→ Work required
Go through the records and extract every line with the word "FreeCAD".

→ Dataset rows
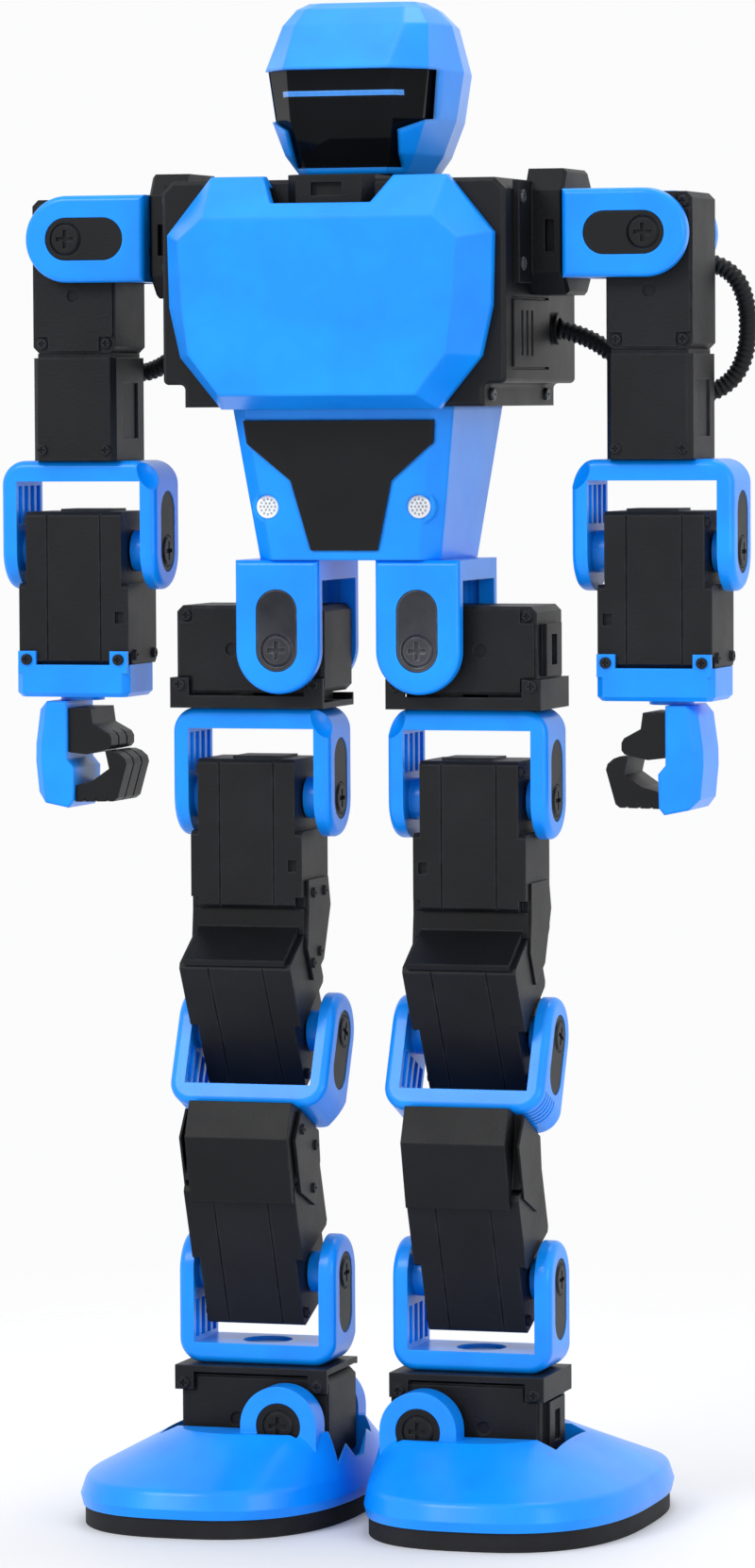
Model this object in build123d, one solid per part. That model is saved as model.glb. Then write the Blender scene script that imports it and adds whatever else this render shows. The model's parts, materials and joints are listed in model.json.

--

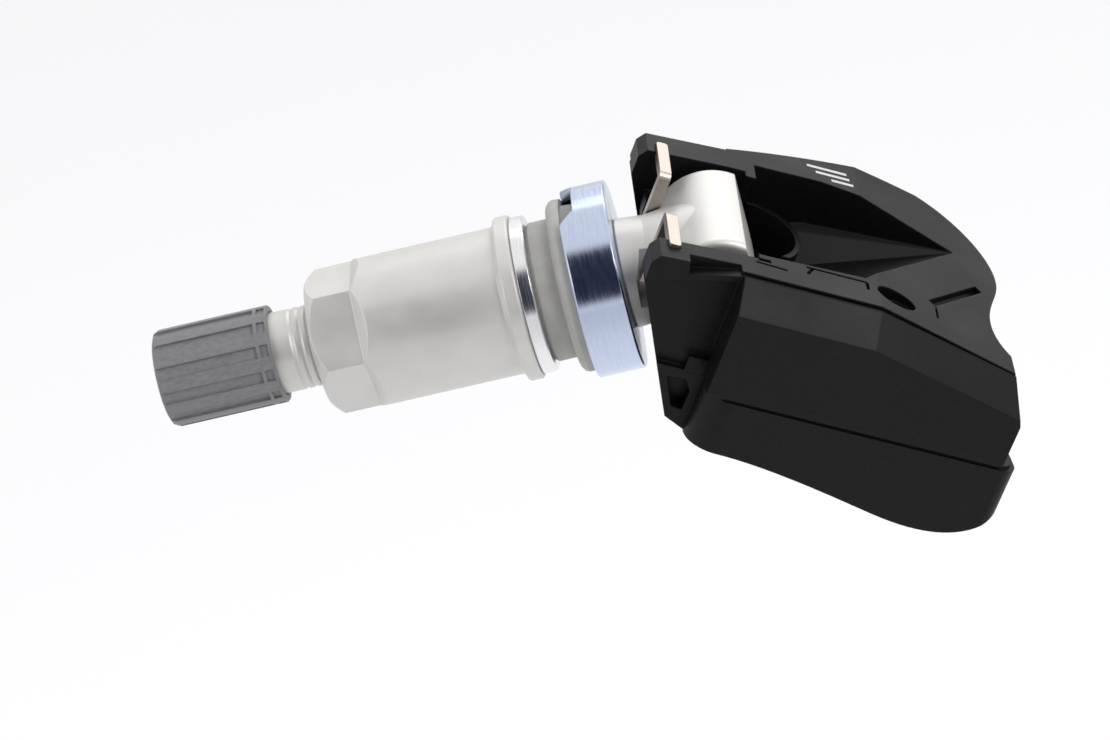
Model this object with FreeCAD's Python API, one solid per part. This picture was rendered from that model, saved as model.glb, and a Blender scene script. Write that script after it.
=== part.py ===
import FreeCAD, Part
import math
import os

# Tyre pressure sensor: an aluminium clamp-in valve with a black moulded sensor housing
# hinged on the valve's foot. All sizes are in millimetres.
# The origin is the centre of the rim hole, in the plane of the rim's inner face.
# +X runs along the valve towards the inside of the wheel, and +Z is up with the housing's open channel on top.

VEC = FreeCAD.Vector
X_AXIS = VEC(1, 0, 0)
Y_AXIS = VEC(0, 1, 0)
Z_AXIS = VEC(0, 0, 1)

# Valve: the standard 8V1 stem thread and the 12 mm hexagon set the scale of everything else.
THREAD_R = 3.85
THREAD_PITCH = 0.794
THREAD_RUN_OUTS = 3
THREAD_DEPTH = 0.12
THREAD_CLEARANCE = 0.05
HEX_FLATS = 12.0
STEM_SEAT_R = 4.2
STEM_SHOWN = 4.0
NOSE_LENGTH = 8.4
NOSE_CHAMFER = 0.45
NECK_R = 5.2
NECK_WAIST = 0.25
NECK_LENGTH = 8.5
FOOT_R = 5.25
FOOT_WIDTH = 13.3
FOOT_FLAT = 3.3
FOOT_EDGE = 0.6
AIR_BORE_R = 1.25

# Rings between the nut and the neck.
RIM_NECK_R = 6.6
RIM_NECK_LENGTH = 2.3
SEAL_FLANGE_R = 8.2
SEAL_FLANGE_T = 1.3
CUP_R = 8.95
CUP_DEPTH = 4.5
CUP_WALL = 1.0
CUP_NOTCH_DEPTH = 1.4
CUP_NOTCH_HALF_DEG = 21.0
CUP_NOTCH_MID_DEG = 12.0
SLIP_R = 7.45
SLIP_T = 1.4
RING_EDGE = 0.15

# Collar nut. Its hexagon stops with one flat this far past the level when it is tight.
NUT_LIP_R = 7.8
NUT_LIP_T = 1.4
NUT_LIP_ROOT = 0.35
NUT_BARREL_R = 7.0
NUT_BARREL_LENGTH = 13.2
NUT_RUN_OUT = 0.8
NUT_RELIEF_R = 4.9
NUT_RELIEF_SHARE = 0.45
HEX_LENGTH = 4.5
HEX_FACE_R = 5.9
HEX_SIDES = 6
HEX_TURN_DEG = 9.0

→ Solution
Model this object with FreeCAD's Python API, one solid per part. This picture was rendered from that model, saved as model.glb, and a Blender scene script. Write that script after it.
import FreeCAD, Part
VEC = FreeCAD.Vector